By analysing data flowing across the network and applying machine learning, raw data can be converted into clearly defined outcomes that will allow the network to learn how to govern itself over time. Predictive analytics therefore uses data to enable Artificial Intelligence (AI), as the network will gradually become self-aware, self-regulating, and potentially self-sufficient.

As products themselves create data in an Internet of Things world, brands will be able to understand how a product or service is actually being used. They’ll then be able to deliver a better service experience, using the product as an interface for data-driven support. Faults will be detected and even remedied before the customer notices them, and product upgrades will be automatically delivered.
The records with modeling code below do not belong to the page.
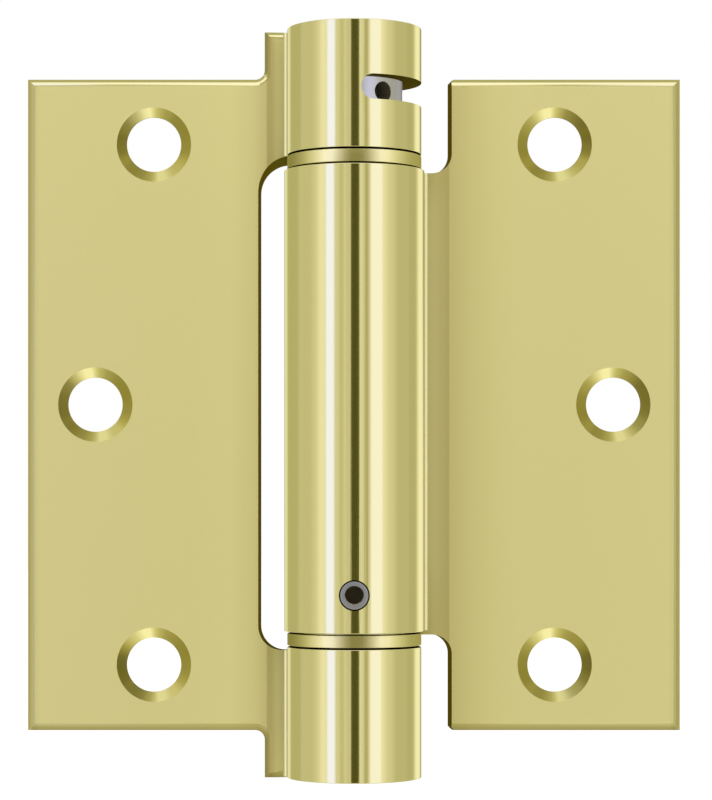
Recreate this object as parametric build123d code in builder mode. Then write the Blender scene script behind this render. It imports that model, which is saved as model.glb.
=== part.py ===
from build123d import *
from math import asin, cos, degrees, hypot, radians, sin, sqrt
import os

# Adjustable spring hinge for a door, full mortise, opened flat.
# Sizes are in millimetres. The origin is on the pin axis, half way up the barrel.
# +Z runs up the barrel, +X runs out along the door leaf and -X along the jamb leaf.
# The countersunk faces of both leaves look along -Y, towards someone standing in front.

# Leaves, each bent from one sheet
leaf_height = 88.9
leaf_reach = 44.45
sheet = 2.5
face_set_back = 1.9
edge_round = 1.1
swage_depth = 0.5
back_blend_radius = 4.2
seam_gap = 0.12

# Barrel
jamb_tab_height = 6.35
outer_knuckle_radius = 9.1
middle_knuckle_step = 0.42
outer_knuckle_length = 17.5
knuckle_rim_break = 0.3

# Openings in the leaves beside the barrel
jamb_tab_width = 3.13
jamb_tab_root_round = 1.3
jamb_strip_width = 2.86
slot_clearance = 3.51
slot_corner_round = 3.6
notch_clearance = 4.28
notch_corner_round = 2.6
notch_tip_break = 0.5
door_strip_width = 3.45

# Screw holes
screw_hole_radius = 3.72
countersink_radius = 5.07
countersink_angle = 82
outer_screw_x = 27.35
screw_stagger = 8.0
screw_end_distance = 8.95

# Bearing bushes between the knuckles
ring_thickness = 1.6
end_gap = 0.15
bush_sleeve_length = 3.2
ring_rim_round = 0.2

# Spindles
bush_running_clearance = 0.05
knuckle_running_clearance = 0.08
seated_clearance = 0.02
spindle_end_gap = 0.1
spindle_edge_break = 0.4
arbour_spring_gap = 0.25
arbour_length = 6.0
arbour_slot_clearance = 0.4
anchor_collar_length = 5.6

# Adjusting window and the holes that the tension bar enters
window_top_distance = 7.4
window_height = 3.35
window_start_angle = -83.5
window_end_angle = 70.0
bar_hole_radius = 1.15
bar_hole_depth = 3.2
bar_hole_angle = -53.3
bar_hole_count = 6

# Torsion spring
wire_radius = 1.0
coil_barrel_gap = 0.62
coil_pitch = 2.2
tang_bend_radius = 1.6
tang_least_straight = 0.3
tang_rod_gap = 0.45
spring_end_gap = 0.25

# Hollow pin that holds the anchor spindle in the middle knuckle
pin_radius = 1.88
pin_bore_radius = 1.27
pin_hole_clearance = 0.17
pin_collar_distance = 2.4
pin_length = 6.0
pin_sink = 0.25
pin_edge_break = 0.2

# Centre rod and end plugs
rod_radius = 2.0
rod_head_radius = 3.1
plug_depth = 4.2
plug_edge_break = 0.5
rod_end_sink = 0.1

# Sizes that follow from the ones above
leaf_half = leaf_height / 2
barrel_height = leaf_height + 2 * jamb_tab_height
barrel_half = barrel_height / 2
face_back = face_set_back + sheet
outer_knuckle_start = barrel_half - outer_knuckle_length
flange_outer_face = outer_knuckle_start - end_gap
flange_inner_face = flange_outer_face - ring_thickness
middle_half = flange_inner_face - end_gap
middle_knuckle_radius = outer_knuckle_radius + middle_knuckle_step
middle_screw_x = outer_screw_x + screw_stagger
outer_screw_z = leaf_half - screw_end_distance
outer_bore_radius = outer_knuckle_radius - sheet
middle_bore_radius = middle_knuckle_radius - sheet
jamb_tab_edge = outer_knuckle_radius + jamb_tab_width
slot_edge = middle_knuckle_radius + slot_clearance
notch_edge = outer_knuckle_radius + notch_clearance
spindle_radius = outer_bore_radius - knuckle_running_clearance
bush_bore_radius = spindle_radius + bush_running_clearance
seated_radius = middle_bore_radius - seated_clearance
spindle_bore_radius = rod_radius + knuckle_running_clearance
coil_radius = middle_bore_radius - coil_barrel_gap - wire_radius
arbour_radius = coil_radius - wire_radius - arbour_spring_gap
arbour_slot_width = 2 * (wire_radius + arbour_slot_clearance)
plug_radius = outer_bore_radius - seated_clearance
plug_inner_face = barrel_half - plug_depth
spindle_end = plug_inner_face - spindle_end_gap
sleeve_end = middle_half - bush_sleeve_length
collar_bottom = -(sleeve_end - spindle_end_gap)
collar_top = collar_bottom + anchor_collar_length
pin_height = collar_bottom + pin_collar_distance
window_middle = barrel_half - window_top_distance - window_height / 2

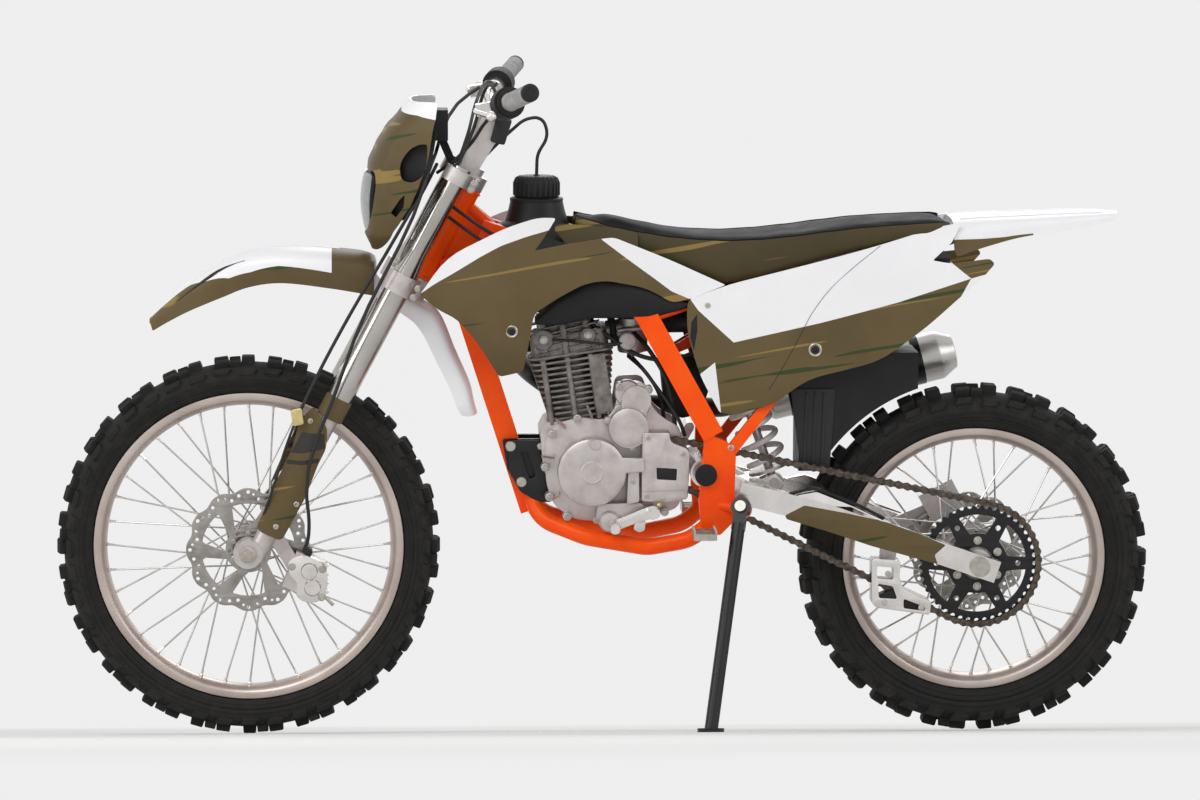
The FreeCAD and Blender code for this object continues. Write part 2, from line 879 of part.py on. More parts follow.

It’s no secret that the financial services industry have been burdened with legacy systems which has meant adoption of digital has been at a much slower rate than their newer, more agile peers. This new data reinforces the need to move into more agile and responsive platforms that focus on the customer outcome.

The Internet of Things presents a huge opportunity for insurers, banks, utilities, governments, retailers and more – and will likely play a firm part in our future. What we need to understand however, is how the data that connected objects provides is translated into something usable. How it is integrated into current systems and how it can bring value for the customer and the business.

We are on the cusp of seeing some really interesting things develop. This, amongst other data that is generated [which is on the increase with the advent of open banking early next year] needs to be explored and considered at a strategic level. But, before anything is implemented setting up a framework that can rationalise and group data will be advantageous. Being able to pin data together to give a complete picture of an individual, and being able to check it for quality and accuracy will be important. The future is powered by data. But, what does a data powered future look like?